En una sociedad urbana, donde los alimentos se compran, la pérdida del empleo y la caída de los ingresos hacen que el consumo de los sectores de bajos recursos se vea limitado a los alimentos más rendidores: baratos (fideos, pan y papas, fuentes de hidratos de carbono), saciadores (grasa) y gustosos (azúcar).
Así, variables sociales tales como el empleo, el ingreso y la asistencia social, condicionan lo que se puede o no se puede comer. Aunque estadísticamente haya alimentos suficientes en el país esto no quiere decir que sean accesibles a todos los sectores. Los dos tipos de cocinas aparecen dependientes de la capacidad de compra (que es la relación entre los precios de los alimentos y los ingresos). Sin embargo, una vez establecido un patrón de consumo dependiente de la capacidad de compra, cada sector construye un “gusto” por lo que puede comer, justificándolo e identificándose con su comida habitual. En muchos casos, este proceso inhibe la reivindicación por la alimentación adecuada que tuvieron en el pasado.

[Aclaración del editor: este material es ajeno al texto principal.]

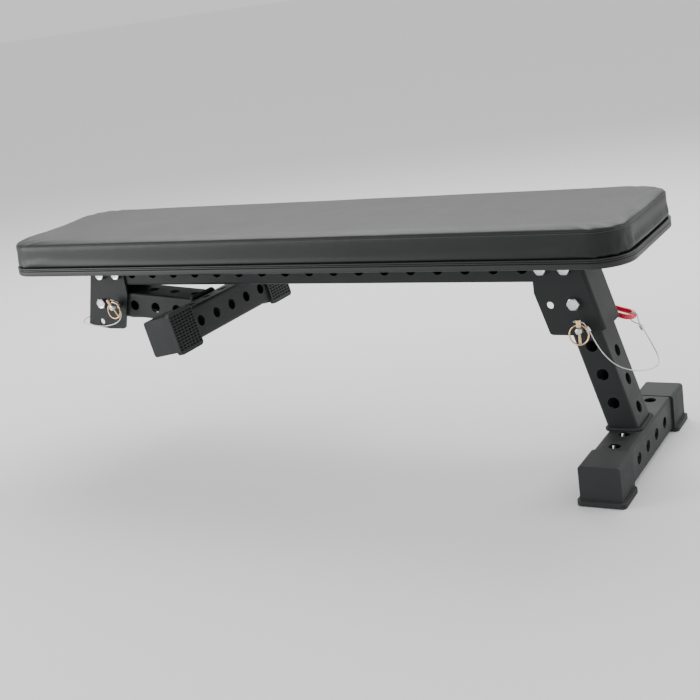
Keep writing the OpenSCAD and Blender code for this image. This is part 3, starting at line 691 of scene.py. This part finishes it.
staple_pitch = 0.04
staple_inset = 0.022
staple_length = 0.011
staple_wire = 0.0009
staple_steel = material(
    "staple_steel", (0.5, 0.5, 0.51), (0.68, 0.68, 0.69), (0.3, 0.45), metal=1.0, bump=0.00002, scale=2000,
    mottle=200,
)
staple_tree, t_in, t_out = geometry_tree(
    "staples_along_a_line", {"Pitch": 0.04, "Length": 0.011, "Wire": 0.0009}
)
t_line = added(staple_tree, "GeometryNodeMeshToCurve", None, n0=t_in.outputs["Geometry"])
t_points = added(
    staple_tree, "GeometryNodeCurveToPoints", {"mode": "LENGTH"}, Curve=t_line.outputs[0],
    Length=t_in.outputs["Pitch"],
)
t_size = added(
    staple_tree, "ShaderNodeCombineXYZ", None, X=t_in.outputs["Wire"], Y=t_in.outputs["Wire"],
    Z=t_in.outputs["Length"],
)
t_bar = added(staple_tree, "GeometryNodeMeshCube", None, Size=t_size.outputs[0])
t_place = added(
    staple_tree, "GeometryNodeInstanceOnPoints", None, Points=t_points.outputs["Points"],
    Instance=t_bar.outputs[0],
    Rotation=t_points.outputs["Rotation"],
)
close_tree(staple_tree, t_out, t_place.outputs[0], staple_steel)
staples = grown(
    welt_line("board_staples", board_low.z, staple_inset), staple_tree, Pitch=staple_pitch,
    Length=staple_length, Wire=staple_wire
)
finished(staples, None, "bench_frame", "covered_board")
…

Por otro lado, la industria agroalimentaria y los medios de comunicación profundizan estas cocinas diferenciales con productos también diferenciados: por calidad, por cantidad y por precio. De manera que en la actualidad no solo tenemos dos cocinas sino también dos mercados, las segundas marcas, las marcas del distribuidor, o el llamado “mercado de los pobres” son ejemplos de esta economía diferenciada que ofrece a cada sector los alimentos que se consideran propios para cada uno.Concluimos señalando entonces la dinámica de la alimentación rioplatense, como ejemplo del modo en que se configuran las culturas alimentarias.

Por medio de este sucinto relato pudimos ver cómo en el Río de la Plata, modificaciones ecológicas (ganado doméstico), sociales (bandas, aldeas, Estados preindustriales e industrializados) y económicas (distintos modelos de acumulación: colonial, agroexportador, industrialista y aperturista) ha dado origen a cocinas diversificadas (de pobres y de ricos en los casos de los modelos colonial, agroexportador y aperturista) y unificadas (en los casos de los pueblos originarios y en el modelo industrialista).